I can’t be alone in thinking our new freedoms, proffered like a crap petrol station gift, are the absolute worst of summer; actually, I know I’m not. Certainly, patient chipping away at barbecues’ undeserved good PR has gradually revealed them for the swizz they are. Plenty of us are rightly unenchanted by the prospect of waiting, stuck to a plastic outdoors chair, for lighter fuel-marinated chunks of green pepper on sticks, served hours after our appetites have been deadened by fistfuls of crisps and lukewarm rosé.
Picnics, too, have lost their Enid Blyton nostalgic lustre. They are, after all, merely wasp banquets in one of the “stress positions” they use in interrogation sessions on SAS: Who Dares Wins. Who can sit cross-legged like that for hours? Do your hips work in a different way to mine? I would need something stronger than Pimm’s – less cocktail than cursed cough syrup – to sit for more than five minutes on a picnic rug, juggling sweaty falafels and constantly shifting in search of shade.

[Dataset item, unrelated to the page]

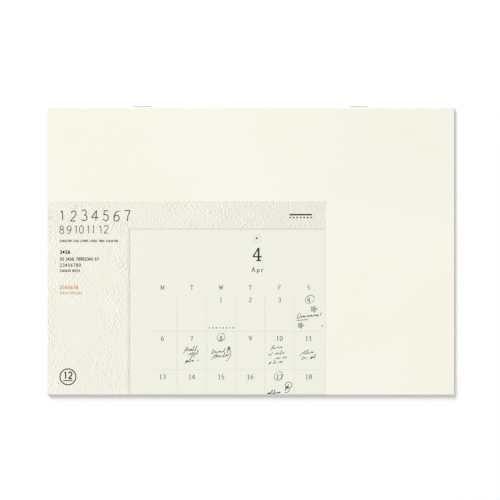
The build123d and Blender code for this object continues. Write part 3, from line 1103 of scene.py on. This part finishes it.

I know there are people out there who like beaches and parks: I am related to some of them. Not everyone shares my sensory loathing of sand and presumably most people have heads that do not magnetically attract every ball and frisbee for miles (this is a simple and proven fact: I cannot cross an expanse of urban grass without taking one to the cranium). But nothing good ever happens in parks. “Sex, underage drinking, nitrous oxide and sack-loads of litter” reads the headline in my local paper on one grassy spot this week, which is probably not going to get repurposed as a slogan to lure tourists back here. As a hayfever sufferer, I was once even mistaken for a tree by a peeing doberman in a park while I was woozily immobilised by antihistamines.

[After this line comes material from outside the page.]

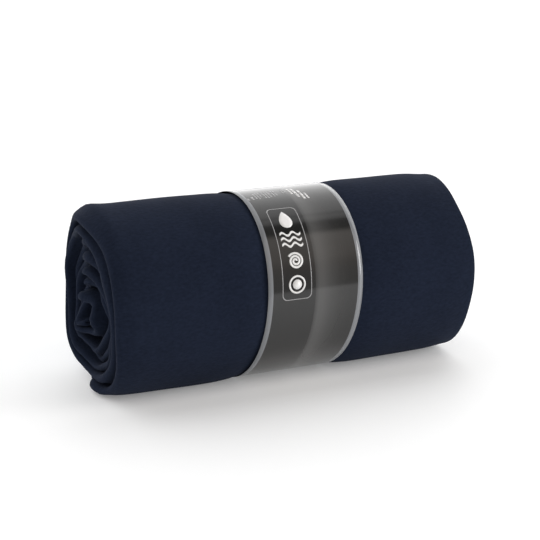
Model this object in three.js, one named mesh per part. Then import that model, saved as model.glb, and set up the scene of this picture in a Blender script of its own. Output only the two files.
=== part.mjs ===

I understand that you can accept the imperfect reality of these activities and still love what they signify: summer, freedom and sense memories of happier times. Soaring sales of dips and crisps, beer and burgers are a sign of what we’re trying to conjure up. But I’m a summer scrooge: a row of uninterrupted full sun icons on my weather app sparks less joy than a brown envelope from HMRC. Summer is three months of itching, dysphoria and climate anxiety – and it’s now compounded by perimenopause, which has raised my internal temperature to that of molten lava.

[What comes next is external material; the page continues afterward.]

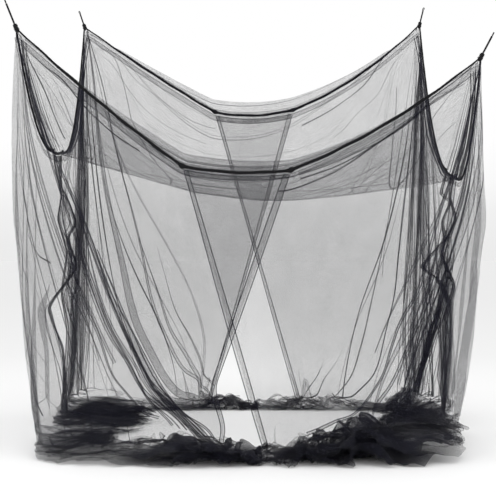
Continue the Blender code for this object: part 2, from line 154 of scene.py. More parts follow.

The truth is, I’m bitter because the few parts of summer that I do like are still off limits. A peaceful drink in a dark pub while the summer people are in the beer garden drinking Aperol at those uncomfortable tables with benches attached to them. Or a soporific afternoon in a library finally empty of febrile A-level crammers, watching dust motes dance as a local historian dozes opposite me.
If the government wants to get my kind onside, they’ll have to give us libraries or accept our sweaty wrath. I’ll hiss mine through a window though; between the pollen and the prickly heat it’s dangerous out there for Indoor People, even without the virus.